I'm doing gradient boosting, I think the terms are slightly different. I think one epoch is one tree

#

I think epoch, iteration, estimator, tree, all the same thing

flat hollow Aug 18, 2021, 9:48 PM

#

ah, this is for gradient descent

umbral ferry Aug 18, 2021, 9:48 PM

#

yep

flat hollow Aug 18, 2021, 9:49 PM

#

umbral ferry I'm doing gradient boosting, I think the terms are slightly different. I think o...

https://machinelearningmastery.com/avoid-overfitting-by-early-stopping-with-xgboost-in-python/ you might find this useful

umbral ferry Aug 18, 2021, 9:52 PM

#

not quite what I mean, I've found an optimal number of epochs. I'm wondering what I do after I am happy with all my parameters, including # of epochs

flat hollow Aug 18, 2021, 9:54 PM

#

right, so I guess just save the model and use to predict

umbral ferry Aug 18, 2021, 9:59 PM

#

on a semi unrelated note, I'm not sure what this means, but the distribution of errors from my model is approximately normal, with a mean of 0. So if I take my predicted target variables, subtract the actual ones, and create a bar chart of the errors, it looks like a bell curve centered on 0

#

so for a large-ish subset of test data, it can predict the average target variable pretty well, which I think makes sense?

lusty stag Aug 18, 2021, 10:18 PM

#

which metrics should I look at other than accuracy for 10 class classification? I have balanced dataset and the classes have no correlation

serene scaffold Aug 18, 2021, 10:28 PM

#

@lusty stag precision recall F1?

lapis sequoia Aug 18, 2021, 11:32 PM

#

A question regarding SVM's. Hard-margin SVM does not allow for errors. So what happens to data points that fall outside of the margin? The reason I'm asking is because soft-margin SVM allows for errors/misclassified instances by using a slack variable which penalizes errors.

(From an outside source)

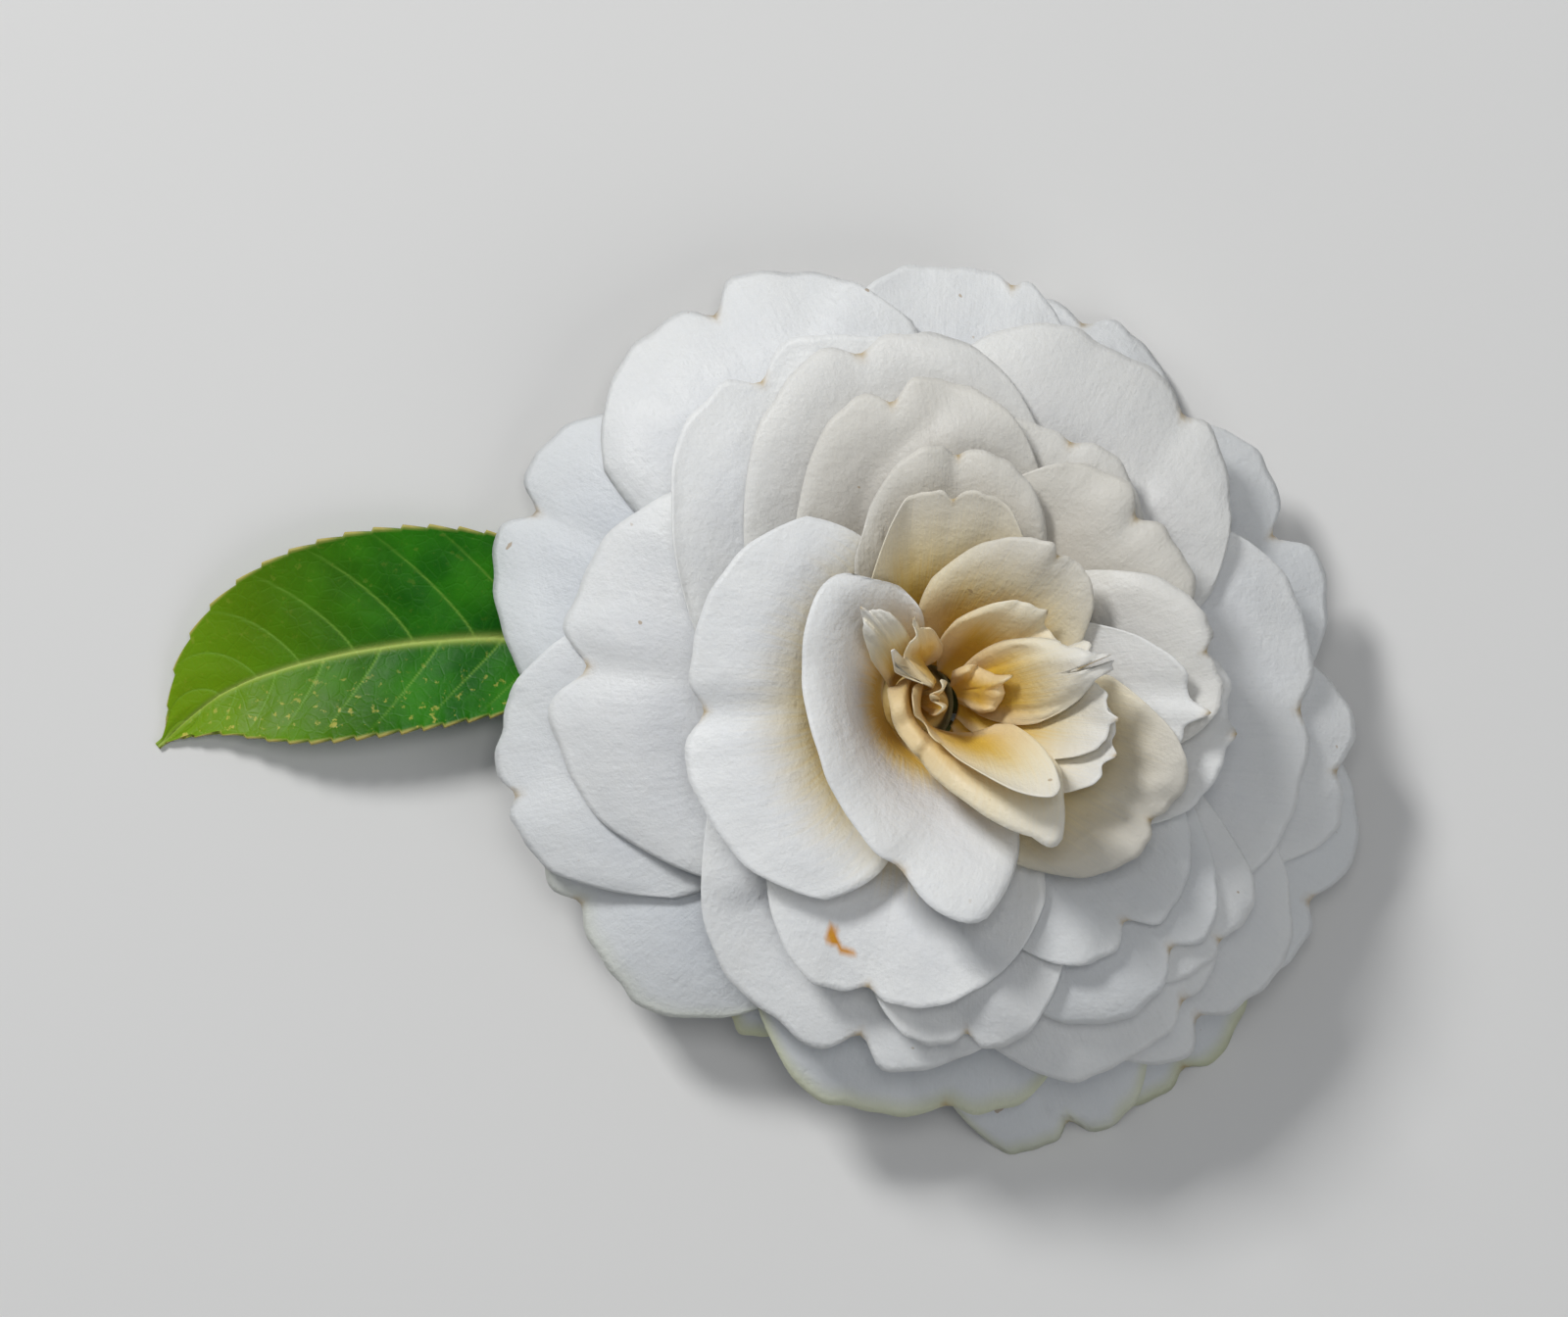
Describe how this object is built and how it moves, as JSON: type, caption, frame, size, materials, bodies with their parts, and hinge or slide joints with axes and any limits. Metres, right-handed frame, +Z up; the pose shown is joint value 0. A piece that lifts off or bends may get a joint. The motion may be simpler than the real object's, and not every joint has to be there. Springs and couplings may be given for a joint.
{
  "type": "camellia flower",
  "caption": "White camellia bloom as picked, lying face up, with a short stub of stem and a single toothed green leaf.",
  "frame": {"origin": "bottom centre of the bounding box, on the surface that the bloom lies on", "axes": "+Z up out of the surface and through the face of the bloom, +X from the leaf tip towards the bloom, +Y across"},
  "size_m": [0.1478, 0.1101, 0.0491],
  "materials": {
    "petal": "soft satin living petal, cool white with cream towards the centre",
    "receptacle": "matt yellow-green flower core",
    "sepal": "matt olive bract with brown edges",
    "bark": "matt brown young bark",
    "petiole": "satin green stalk",
    "leaf": "glossy leathery leaf"
  },
  "bodies": {
    "root": {"petal_outer_01": "petal", "petal_outer_02": "petal", "petal_outer_03": "petal", "petal_outer_04": "petal", "petal_outer_05": "petal", "petal_outer_06": "petal", "petal_outer_07": "petal", "petal_outer_08": "petal", "petal_outer_09": "petal", "petal_outer_10": "petal", "petal_outer_11": "petal", "petal_outer_12": "petal", "petal_outer_13": "petal", "petal_outer_14": "petal", "petal_middle_01": "petal", "petal_middle_02": "petal", "petal_middle_03": "petal", "petal_middle_04": "petal", "petal_middle_05": "petal", "petal_middle_06": "petal", "petal_middle_07": "petal", "petal_middle_08": "petal", "petal_middle_09": "petal", "petal_middle_10": "petal", "petal_middle_11": "petal", "petal_middle_12": "petal", "petal_middle_13": "petal", "petal_middle_14": "petal", "petal_middle_15": "petal", "petal_middle_16": "petal", "petal_middle_17": "petal", "petal_middle_18": "petal", "petal_middle_19": "petal", "petal_inner_01": "petal", "petal_inner_02": "petal", "petal_inner_03": "petal", "petal_inner_04": "petal", "petal_inner_05": "petal", "petal_inner_06": "petal", "petal_inner_07": "petal", "petal_inner_08": "petal", "petal_inner_09": "petal", "petal_inner_10": "petal", "petal_inner_11": "petal", "petal_inner_12": "petal", "petal_inner_13": "petal", "petal_inner_14": "petal", "petal_inner_15": "petal", "receptacle": "receptacle", "sepal_1": "sepal", "sepal_2": "sepal", "sepal_3": "sepal", "sepal_4": "sepal", "sepal_5": "sepal", "twig": "bark", "petiole": "petiole", "leaf": "leaf"}
  },
  "joints": []
}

velvet thorn Aug 18, 2021, 11:43 PM

#

lapis sequoia A question regarding SVM's. Hard-margin SVM does not allow for errors. So what h...

what do you mean

#

what happens

#

assuming the problem is soluble, all points should be outside the margin

#

do you mean inside?

lapis sequoia Aug 19, 2021, 12:19 AM

#

velvet thorn do you mean inside?

Oh yes I mean inside

velvet thorn Aug 19, 2021, 1:02 AM

#

lapis sequoia Oh yes I mean inside

that’s not possible

velvet thorn Aug 19, 2021, 1:02 AM

#

velvet thorn assuming the problem is soluble, all points should be outside the margin

because of this

#

it’s a hard margin

#

if the dataset is not linearly separable

#

then the optimisation problem is insoluble because its constraints will be unsatisfied

prime hearth Aug 19, 2021, 1:04 AM

#

hello, for machine learning- is it better to drop out a string catergory of names then binary encoding it? Because there are 30 different names for the. people, but they are all unique names and i feel like it not neccesary to include them

umbral ferry Aug 19, 2021, 1:32 AM

#

what are you trying to predict? and you're going to be using names as an input feature?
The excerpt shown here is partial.